====== Recorded information

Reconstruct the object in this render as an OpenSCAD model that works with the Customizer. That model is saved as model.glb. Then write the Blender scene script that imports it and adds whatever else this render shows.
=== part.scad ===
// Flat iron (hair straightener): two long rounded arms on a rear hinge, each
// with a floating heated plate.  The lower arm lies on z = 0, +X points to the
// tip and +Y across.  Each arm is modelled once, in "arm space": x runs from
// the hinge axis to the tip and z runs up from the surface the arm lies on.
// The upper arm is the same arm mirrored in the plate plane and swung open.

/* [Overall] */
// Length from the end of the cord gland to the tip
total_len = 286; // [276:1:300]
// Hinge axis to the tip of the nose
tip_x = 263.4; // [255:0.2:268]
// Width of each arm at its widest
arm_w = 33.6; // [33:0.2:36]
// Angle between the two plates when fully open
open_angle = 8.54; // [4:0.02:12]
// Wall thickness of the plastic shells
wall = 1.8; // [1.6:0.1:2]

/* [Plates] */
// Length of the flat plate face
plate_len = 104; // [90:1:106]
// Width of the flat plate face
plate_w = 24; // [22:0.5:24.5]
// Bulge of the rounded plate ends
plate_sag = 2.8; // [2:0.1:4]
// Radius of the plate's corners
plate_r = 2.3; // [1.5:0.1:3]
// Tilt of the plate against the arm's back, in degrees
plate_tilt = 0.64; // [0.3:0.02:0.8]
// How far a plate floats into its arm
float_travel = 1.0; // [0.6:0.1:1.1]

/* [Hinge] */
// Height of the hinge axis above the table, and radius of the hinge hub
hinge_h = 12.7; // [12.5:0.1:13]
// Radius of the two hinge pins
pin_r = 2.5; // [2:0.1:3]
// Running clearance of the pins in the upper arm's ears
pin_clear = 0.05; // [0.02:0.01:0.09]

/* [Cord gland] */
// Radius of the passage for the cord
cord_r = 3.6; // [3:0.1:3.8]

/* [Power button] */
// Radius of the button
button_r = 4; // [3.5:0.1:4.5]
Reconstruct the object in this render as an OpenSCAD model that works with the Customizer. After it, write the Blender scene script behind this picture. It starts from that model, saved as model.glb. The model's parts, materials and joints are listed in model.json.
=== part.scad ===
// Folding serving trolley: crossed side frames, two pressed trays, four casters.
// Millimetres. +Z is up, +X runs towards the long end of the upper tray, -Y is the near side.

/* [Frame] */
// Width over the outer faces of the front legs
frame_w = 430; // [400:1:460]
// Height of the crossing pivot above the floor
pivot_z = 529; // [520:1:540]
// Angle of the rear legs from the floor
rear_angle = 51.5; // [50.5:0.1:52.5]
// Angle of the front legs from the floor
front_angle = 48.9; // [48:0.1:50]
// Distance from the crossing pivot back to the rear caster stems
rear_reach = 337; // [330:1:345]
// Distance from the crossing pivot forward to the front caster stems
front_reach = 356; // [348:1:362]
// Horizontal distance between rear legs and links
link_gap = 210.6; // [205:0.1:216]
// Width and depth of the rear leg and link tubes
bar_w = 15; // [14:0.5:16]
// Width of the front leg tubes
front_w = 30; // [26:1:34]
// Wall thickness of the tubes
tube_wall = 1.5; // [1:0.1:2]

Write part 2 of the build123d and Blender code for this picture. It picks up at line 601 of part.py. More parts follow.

============

▶ [What is required]
Set down all of the entries exactly, please.

▶ [Answer in full]
Reconstruct the object in this render as an OpenSCAD model that works with the Customizer. That model is saved as model.glb. Then write the Blender scene script that imports it and adds whatever else this render shows.
=== part.scad ===
// Flat iron (hair straightener): two long rounded arms on a rear hinge, each
// with a floating heated plate.  The lower arm lies on z = 0, +X points to the
// tip and +Y across.  Each arm is modelled once, in "arm space": x runs from
// the hinge axis to the tip and z runs up from the surface the arm lies on.
// The upper arm is the same arm mirrored in the plate plane and swung open.

/* [Overall] */
// Length from the end of the cord gland to the tip
total_len = 286; // [276:1:300]
// Hinge axis to the tip of the nose
tip_x = 263.4; // [255:0.2:268]
// Width of each arm at its widest
arm_w = 33.6; // [33:0.2:36]
// Angle between the two plates when fully open
open_angle = 8.54; // [4:0.02:12]
// Wall thickness of the plastic shells
wall = 1.8; // [1.6:0.1:2]

/* [Plates] */
// Length of the flat plate face
plate_len = 104; // [90:1:106]
// Width of the flat plate face
plate_w = 24; // [22:0.5:24.5]
// Bulge of the rounded plate ends
plate_sag = 2.8; // [2:0.1:4]
// Radius of the plate's corners
plate_r = 2.3; // [1.5:0.1:3]
// Tilt of the plate against the arm's back, in degrees
plate_tilt = 0.64; // [0.3:0.02:0.8]
// How far a plate floats into its arm
float_travel = 1.0; // [0.6:0.1:1.1]

/* [Hinge] */
// Height of the hinge axis above the table, and radius of the hinge hub
hinge_h = 12.7; // [12.5:0.1:13]
// Radius of the two hinge pins
pin_r = 2.5; // [2:0.1:3]
// Running clearance of the pins in the upper arm's ears
pin_clear = 0.05; // [0.02:0.01:0.09]

/* [Cord gland] */
// Radius of the passage for the cord
cord_r = 3.6; // [3:0.1:3.8]

/* [Power button] */
// Radius of the button
button_r = 4; // [3.5:0.1:4.5]
Reconstruct the object in this render as an OpenSCAD model that works with the Customizer. After it, write the Blender scene script behind this picture. It starts from that model, saved as model.glb. The model's parts, materials and joints are listed in model.json.
=== part.scad ===
// Folding serving trolley: crossed side frames, two pressed trays, four casters.
// Millimetres. +Z is up, +X runs towards the long end of the upper tray, -Y is the near side.

/* [Frame] */
// Width over the outer faces of the front legs
frame_w = 430; // [400:1:460]
// Height of the crossing pivot above the floor
pivot_z = 529; // [520:1:540]
// Angle of the rear legs from the floor
rear_angle = 51.5; // [50.5:0.1:52.5]
// Angle of the front legs from the floor
front_angle = 48.9; // [48:0.1:50]
// Distance from the crossing pivot back to the rear caster stems
rear_reach = 337; // [330:1:345]
// Distance from the crossing pivot forward to the front caster stems
front_reach = 356; // [348:1:362]
// Horizontal distance between rear legs and links
link_gap = 210.6; // [205:0.1:216]
// Width and depth of the rear leg and link tubes
bar_w = 15; // [14:0.5:16]
// Width of the front leg tubes
front_w = 30; // [26:1:34]
// Wall thickness of the tubes
tube_wall = 1.5; // [1:0.1:2]

Write part 2 of the build123d and Blender code for this picture. It picks up at line 601 of part.py. More parts follow.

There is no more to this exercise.